I've turned this one over to a right-handed lefty, and hey, he's made an award-winning career out of it. Take it away, Matthew Barber!
"I think the most important question to ask yourself is whether you feel like you are naturally a left- or right-handed guitar player. This is not necessarily dictated by whether you are a right- or left-handed person, because it takes both hands to play guitar and it's not obvious which hand has the more demanding job ― picking or fretting. Myself and my sister Jill are both right-handed people but naturally play guitar left-handed. That means our less dominant hands (our left hands) are doing the picking and keeping the rhythm. It may be hard to remember, but do you know if you would "air guitar" left-handed or right-handed before you ever started to learn to play guitar? This is probably the best indication of whether you are naturally left- or right-handed as a guitar player. I think it's possible to be a very good right-handed guitar player even if your natural inclination is to play left. I believe there are lots of right-handed guitar players out there who may have had a natural inclination to play left-handed, but learned on right-handed guitars because that was all that was available. At a certain point practice trumps natural inclination, I believe. Right-handed guitars outnumber lefties approximately 20 to 1, so it's often a case of there only being right-handed guitars available when one is starting to learn.

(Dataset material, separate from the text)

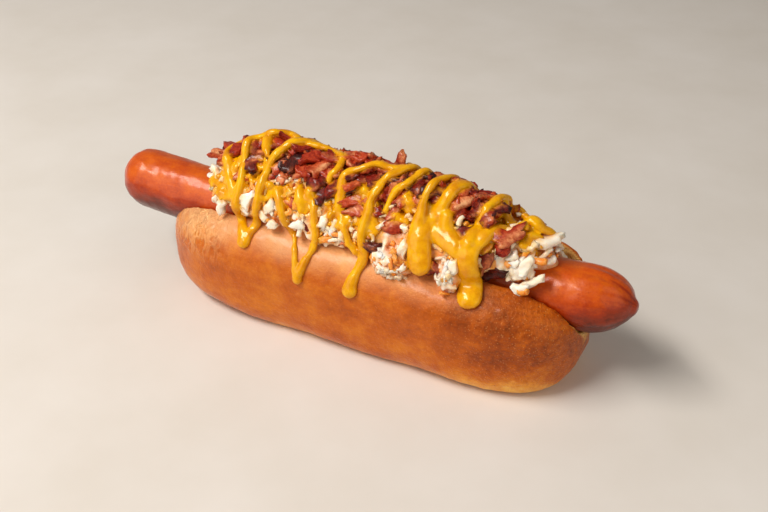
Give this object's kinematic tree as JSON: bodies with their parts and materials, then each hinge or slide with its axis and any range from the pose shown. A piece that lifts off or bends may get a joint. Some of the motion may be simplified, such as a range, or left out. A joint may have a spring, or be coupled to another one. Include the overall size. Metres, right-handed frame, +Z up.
{
  "type": "hot dog",
  "caption": "Long frank in a split golden bun, heaped with creamy slaw, chopped bacon and a zigzag of mustard; it lies flat on its base.",
  "frame": {"origin": "on the bun's flat underside, below the middle of the sausage", "axes": "+X along the sausage towards its longer, more pointed end, +Z up, -Y towards the side where the slaw hangs over the bun's edge"},
  "size_m": [0.226, 0.0615, 0.0763],
  "materials": {
    "bun_crust": "glossy baked brioche crust, golden brown",
    "sausage_skin": "taut moist casing, red brown",
    "slaw": "moist shredded cabbage and carrot in dressing, creamy white",
    "bacon": "fried chopped bacon, dark red with paler fat",
    "mustard": "wet yellow mustard"
  },
  "bodies": {
    "root": {"bun": "bun_crust", "sausage": "sausage_skin", "slaw_heap": "slaw", "bacon_topping": "bacon"}
  },
  "joints": []
}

As for whether or not you should switch at this point in your life, it's a tough call. My instincts tell me you probably shouldn't because you've put in this much time getting the muscle memory down as a right-handed guitar player. But if the air-guitar test convincingly shows that you should really be playing left-handed than there would be nothing to lose by picking up a left-handed guitar (if you can find one!) and seeing how it feels. I guarantee it will feel weird at first. Only you can know if it's the more natural way for you to play. I hope that helps a bit. Keep on pickin',"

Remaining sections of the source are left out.